_Written task:_ Quote precisely the run of lines opening with the line containing "Continue the three.js" and closing with the line containing "nugget: Nugget = Nugget(Vector((1.15, 0.5, 1.15))", and nothing else.

--- Start Records provided ---

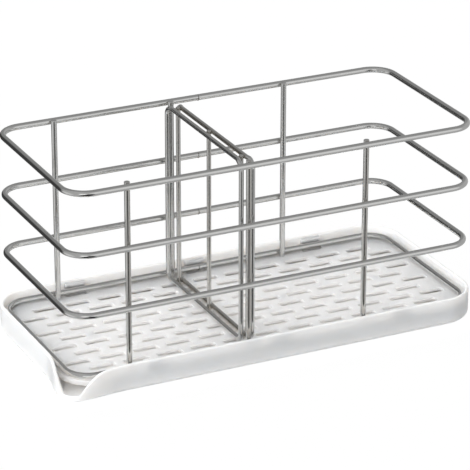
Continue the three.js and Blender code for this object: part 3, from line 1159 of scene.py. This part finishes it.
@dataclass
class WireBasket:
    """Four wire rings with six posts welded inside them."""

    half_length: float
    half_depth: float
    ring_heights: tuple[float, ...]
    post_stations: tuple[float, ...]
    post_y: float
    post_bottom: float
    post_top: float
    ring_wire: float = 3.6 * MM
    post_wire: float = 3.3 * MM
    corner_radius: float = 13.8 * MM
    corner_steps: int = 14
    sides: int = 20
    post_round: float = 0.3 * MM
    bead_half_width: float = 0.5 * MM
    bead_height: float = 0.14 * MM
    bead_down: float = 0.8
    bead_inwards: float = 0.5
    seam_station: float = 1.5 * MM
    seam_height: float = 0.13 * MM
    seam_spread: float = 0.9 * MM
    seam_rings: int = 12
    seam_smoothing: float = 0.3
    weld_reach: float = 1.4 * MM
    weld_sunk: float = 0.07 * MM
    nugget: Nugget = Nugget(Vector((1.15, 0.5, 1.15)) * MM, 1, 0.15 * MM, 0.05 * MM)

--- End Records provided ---
--- Start Records provided ---

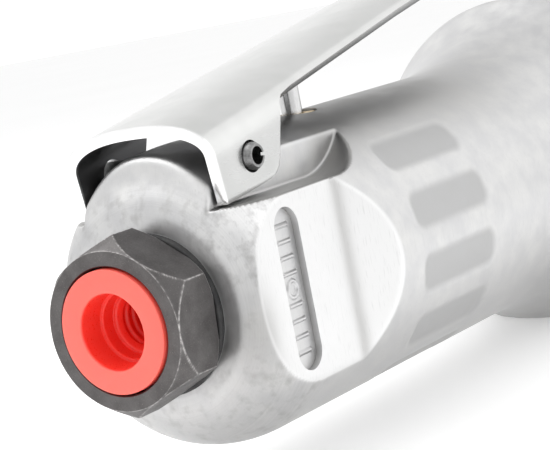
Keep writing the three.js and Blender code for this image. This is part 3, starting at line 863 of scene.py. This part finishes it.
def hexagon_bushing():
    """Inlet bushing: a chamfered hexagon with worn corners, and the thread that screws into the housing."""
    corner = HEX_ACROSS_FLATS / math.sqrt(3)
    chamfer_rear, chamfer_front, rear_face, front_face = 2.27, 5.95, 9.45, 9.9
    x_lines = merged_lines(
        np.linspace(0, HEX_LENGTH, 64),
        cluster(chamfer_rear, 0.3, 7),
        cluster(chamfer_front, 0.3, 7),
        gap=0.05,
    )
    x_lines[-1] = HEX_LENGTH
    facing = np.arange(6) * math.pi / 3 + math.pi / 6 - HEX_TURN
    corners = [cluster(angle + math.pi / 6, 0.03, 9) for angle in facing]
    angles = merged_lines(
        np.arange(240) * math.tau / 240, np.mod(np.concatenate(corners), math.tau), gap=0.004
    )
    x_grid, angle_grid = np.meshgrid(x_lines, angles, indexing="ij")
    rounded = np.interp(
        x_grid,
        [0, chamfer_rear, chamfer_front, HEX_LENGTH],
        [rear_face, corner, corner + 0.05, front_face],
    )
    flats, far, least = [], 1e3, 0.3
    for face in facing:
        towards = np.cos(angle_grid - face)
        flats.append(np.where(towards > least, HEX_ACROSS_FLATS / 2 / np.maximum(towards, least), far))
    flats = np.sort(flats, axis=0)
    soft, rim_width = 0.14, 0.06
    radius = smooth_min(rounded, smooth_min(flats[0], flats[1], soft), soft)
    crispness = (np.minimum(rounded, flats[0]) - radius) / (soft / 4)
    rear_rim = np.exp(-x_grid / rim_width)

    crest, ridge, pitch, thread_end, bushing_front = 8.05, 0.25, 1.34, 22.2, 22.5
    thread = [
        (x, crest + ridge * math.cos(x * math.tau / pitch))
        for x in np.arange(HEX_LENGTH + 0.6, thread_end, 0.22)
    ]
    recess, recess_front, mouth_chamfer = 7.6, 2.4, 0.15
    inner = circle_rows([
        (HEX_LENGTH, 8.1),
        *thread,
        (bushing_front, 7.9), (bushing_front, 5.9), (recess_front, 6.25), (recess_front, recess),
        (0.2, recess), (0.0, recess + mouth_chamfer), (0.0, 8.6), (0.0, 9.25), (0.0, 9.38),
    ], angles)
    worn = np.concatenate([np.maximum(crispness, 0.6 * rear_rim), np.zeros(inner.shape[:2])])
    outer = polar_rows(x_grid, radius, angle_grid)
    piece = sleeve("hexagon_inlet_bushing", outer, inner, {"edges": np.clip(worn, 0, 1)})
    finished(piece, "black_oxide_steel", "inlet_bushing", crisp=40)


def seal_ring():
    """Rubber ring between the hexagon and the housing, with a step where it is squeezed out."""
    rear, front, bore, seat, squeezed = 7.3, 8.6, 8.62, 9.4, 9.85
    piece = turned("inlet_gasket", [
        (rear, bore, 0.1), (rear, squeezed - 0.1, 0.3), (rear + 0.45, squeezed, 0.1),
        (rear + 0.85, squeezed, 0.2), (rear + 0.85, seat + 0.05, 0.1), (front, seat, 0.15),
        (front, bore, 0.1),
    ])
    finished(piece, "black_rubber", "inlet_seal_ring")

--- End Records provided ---

_Answer in full:_
Continue the three.js and Blender code for this object: part 3, from line 1159 of scene.py. This part finishes it.
@dataclass
class WireBasket:
    """Four wire rings with six posts welded inside them."""

    half_length: float
    half_depth: float
    ring_heights: tuple[float, ...]
    post_stations: tuple[float, ...]
    post_y: float
    post_bottom: float
    post_top: float
    ring_wire: float = 3.6 * MM
    post_wire: float = 3.3 * MM
    corner_radius: float = 13.8 * MM
    corner_steps: int = 14
    sides: int = 20
    post_round: float = 0.3 * MM
    bead_half_width: float = 0.5 * MM
    bead_height: float = 0.14 * MM
    bead_down: float = 0.8
    bead_inwards: float = 0.5
    seam_station: float = 1.5 * MM
    seam_height: float = 0.13 * MM
    seam_spread: float = 0.9 * MM
    seam_rings: int = 12
    seam_smoothing: float = 0.3
    weld_reach: float = 1.4 * MM
    weld_sunk: float = 0.07 * MM
    nugget: Nugget = Nugget(Vector((1.15, 0.5, 1.15)) * MM, 1, 0.15 * MM, 0.05 * MM)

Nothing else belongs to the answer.